Description of the task: Return the first line, the line containing "return np.array(centre) +", and every line between them, exactly as they stand.

Information supplied:

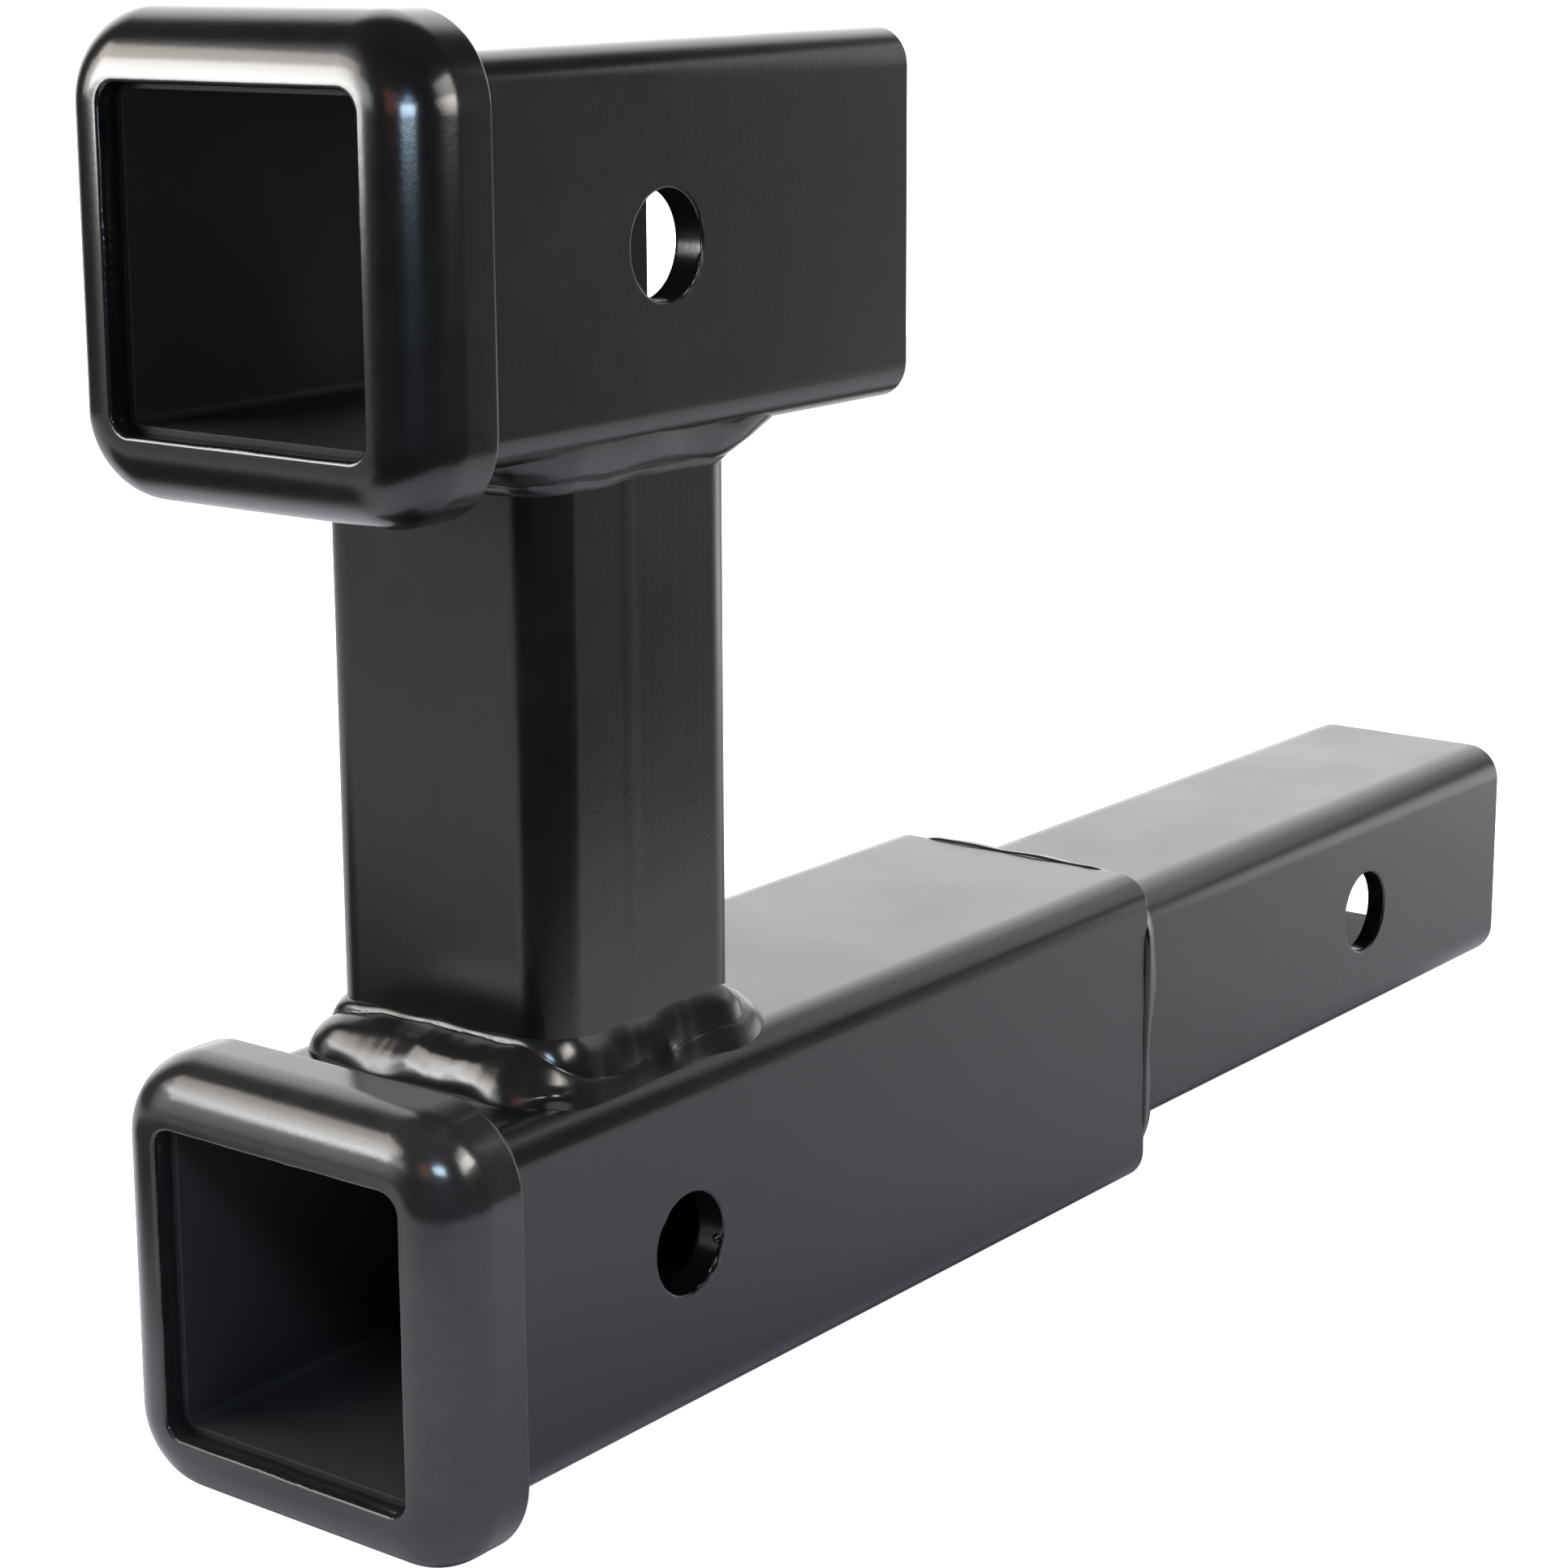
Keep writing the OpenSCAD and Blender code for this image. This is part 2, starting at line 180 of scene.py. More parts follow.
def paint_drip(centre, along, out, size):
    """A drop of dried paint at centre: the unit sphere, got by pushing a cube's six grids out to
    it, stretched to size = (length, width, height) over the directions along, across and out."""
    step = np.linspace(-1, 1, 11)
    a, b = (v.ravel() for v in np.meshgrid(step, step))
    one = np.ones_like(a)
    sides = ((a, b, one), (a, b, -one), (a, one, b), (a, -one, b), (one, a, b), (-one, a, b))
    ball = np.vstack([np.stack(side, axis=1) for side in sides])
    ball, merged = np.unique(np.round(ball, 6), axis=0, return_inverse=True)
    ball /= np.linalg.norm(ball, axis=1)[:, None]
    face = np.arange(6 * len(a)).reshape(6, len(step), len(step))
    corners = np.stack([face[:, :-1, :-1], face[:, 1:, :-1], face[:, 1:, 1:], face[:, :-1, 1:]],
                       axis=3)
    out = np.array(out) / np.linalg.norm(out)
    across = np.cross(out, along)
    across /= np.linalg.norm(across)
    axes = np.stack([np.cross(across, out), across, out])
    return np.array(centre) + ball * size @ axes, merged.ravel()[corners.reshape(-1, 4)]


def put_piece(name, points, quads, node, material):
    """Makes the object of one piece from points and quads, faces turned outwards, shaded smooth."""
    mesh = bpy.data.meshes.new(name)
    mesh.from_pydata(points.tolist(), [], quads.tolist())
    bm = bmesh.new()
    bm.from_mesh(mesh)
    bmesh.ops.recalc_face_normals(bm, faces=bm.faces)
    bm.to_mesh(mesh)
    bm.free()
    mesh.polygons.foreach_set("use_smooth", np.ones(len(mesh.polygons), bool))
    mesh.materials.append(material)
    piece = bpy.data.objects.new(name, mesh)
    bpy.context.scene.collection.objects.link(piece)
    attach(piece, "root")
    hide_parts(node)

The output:
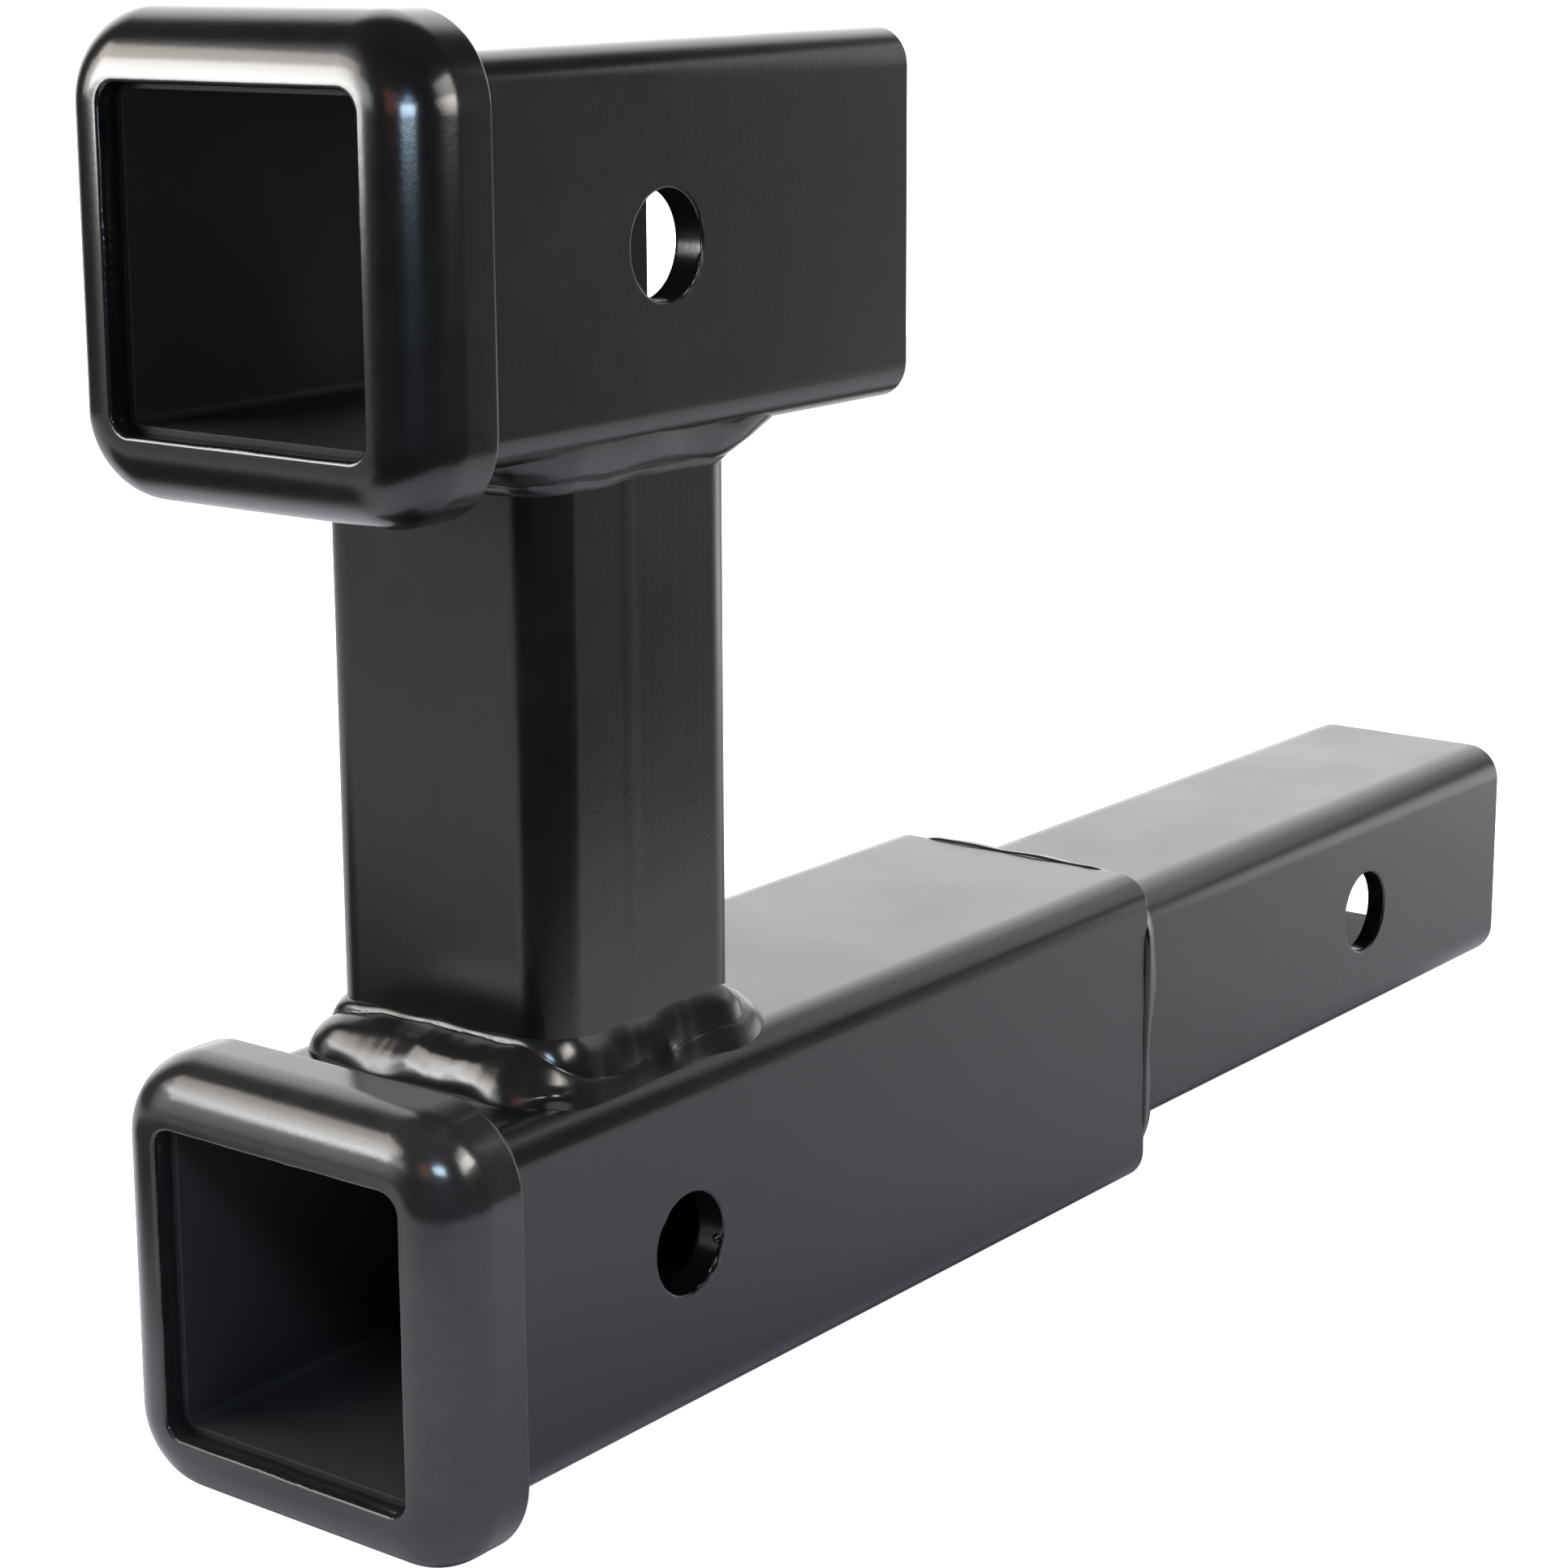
Keep writing the OpenSCAD and Blender code for this image. This is part 2, starting at line 180 of scene.py. More parts follow.
def paint_drip(centre, along, out, size):
    """A drop of dried paint at centre: the unit sphere, got by pushing a cube's six grids out to
    it, stretched to size = (length, width, height) over the directions along, across and out."""
    step = np.linspace(-1, 1, 11)
    a, b = (v.ravel() for v in np.meshgrid(step, step))
    one = np.ones_like(a)
    sides = ((a, b, one), (a, b, -one), (a, one, b), (a, -one, b), (one, a, b), (-one, a, b))
    ball = np.vstack([np.stack(side, axis=1) for side in sides])
    ball, merged = np.unique(np.round(ball, 6), axis=0, return_inverse=True)
    ball /= np.linalg.norm(ball, axis=1)[:, None]
    face = np.arange(6 * len(a)).reshape(6, len(step), len(step))
    corners = np.stack([face[:, :-1, :-1], face[:, 1:, :-1], face[:, 1:, 1:], face[:, :-1, 1:]],
                       axis=3)
    out = np.array(out) / np.linalg.norm(out)
    across = np.cross(out, along)
    across /= np.linalg.norm(across)
    axes = np.stack([np.cross(across, out), across, out])
    return np.array(centre) + ball * size @ axes, merged.ravel()[corners.reshape(-1, 4)]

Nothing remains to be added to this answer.